Coronavirus: Don’t let off fireworks in your garden after display cancellations, public urged
Members of the public are being asked to “think twice” about holding firework displays in their gardens this year, after new lockdown restrictions forced the cancellation of professional events.
England has been placed into a second national coronavirus lockdown, in an attempt to slow the rapid growth in infections, meaning there are worries for people’s safety and the wellbeing of pets as more people opt to mark Bonfire Night at their homes.
London Fire Brigade urged members of the public to reconsider plans to let off fireworks or light bonfires in their gardens, while services in Greater Manchester are advising families to forgo them altogether.

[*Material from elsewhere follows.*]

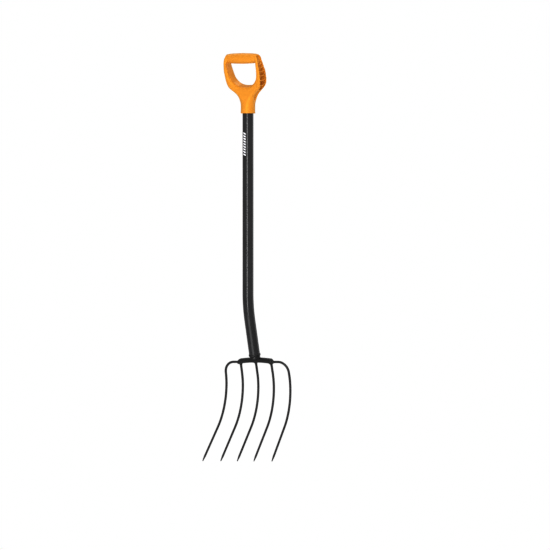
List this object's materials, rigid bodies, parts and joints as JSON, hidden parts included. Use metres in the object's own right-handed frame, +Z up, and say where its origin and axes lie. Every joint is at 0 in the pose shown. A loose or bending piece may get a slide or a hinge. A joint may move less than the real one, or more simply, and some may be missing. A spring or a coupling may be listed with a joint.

“Think about your neighbours, particularly older people or those who are self-isolating, pets and of course those of us in the emergency services,” Paul Jennings, the assistant commissioner for fire safety at the London Fire Brigade, says.
“Despite our warning if you do choose to have your own display, never drink alcohol and set off fireworks, keep fireworks in a closed metal box and only ever buy ones which carry the CE mark.
“Bonfires should be clear of buildings, sheds, fences and hedges. Bonfires in your back garden can especially be dangerous.
“This time of year is usually one of the busiest for firefighters and control officers and we also need to support our NHS colleagues, so please help us, by keeping yourself safe.”
And Greater Manchester Fire and Rescue Service’s chief fire officer, Dave Russel, said: “Our advice would be to not have fireworks and bonfires this year – instead, stay at home, stay safe and protect our emergency services.”
The prospect of more displays in homes has also prompted concerns for the welfare of pets, with the RSPCA calling for people “to be considerate” of those with nervous animals such as dogs and horses.
At least 21% of adults intend to hold fireworks displays at their homes, according to research by the charity – twice as many as last year.
The charity’s animal welfare expert, Dr Mark Kennedy, says: “We’d urge people to be considerate and keep neighbours with animals, including those with nearby horses and other livestock, informed of plans well in advance so they can make preparations to reduce the stress to their animals.
“Fireworks are extremely stressful and frightening for lots of animals. But they can also cause very serious injury and even death to some.
“It can be particularly dangerous for horses and livestock who can be spooked by the loud bangs and bright flashes of light, putting them at risk of injuring themselves on fencing, farm equipment or fixtures and fittings within their housing.”
Sales of fireworks have also been stopped in supermarket Sainsbury’s, with the company saying the explosives cause distress to pets and wildlife, attracting praise from social media users.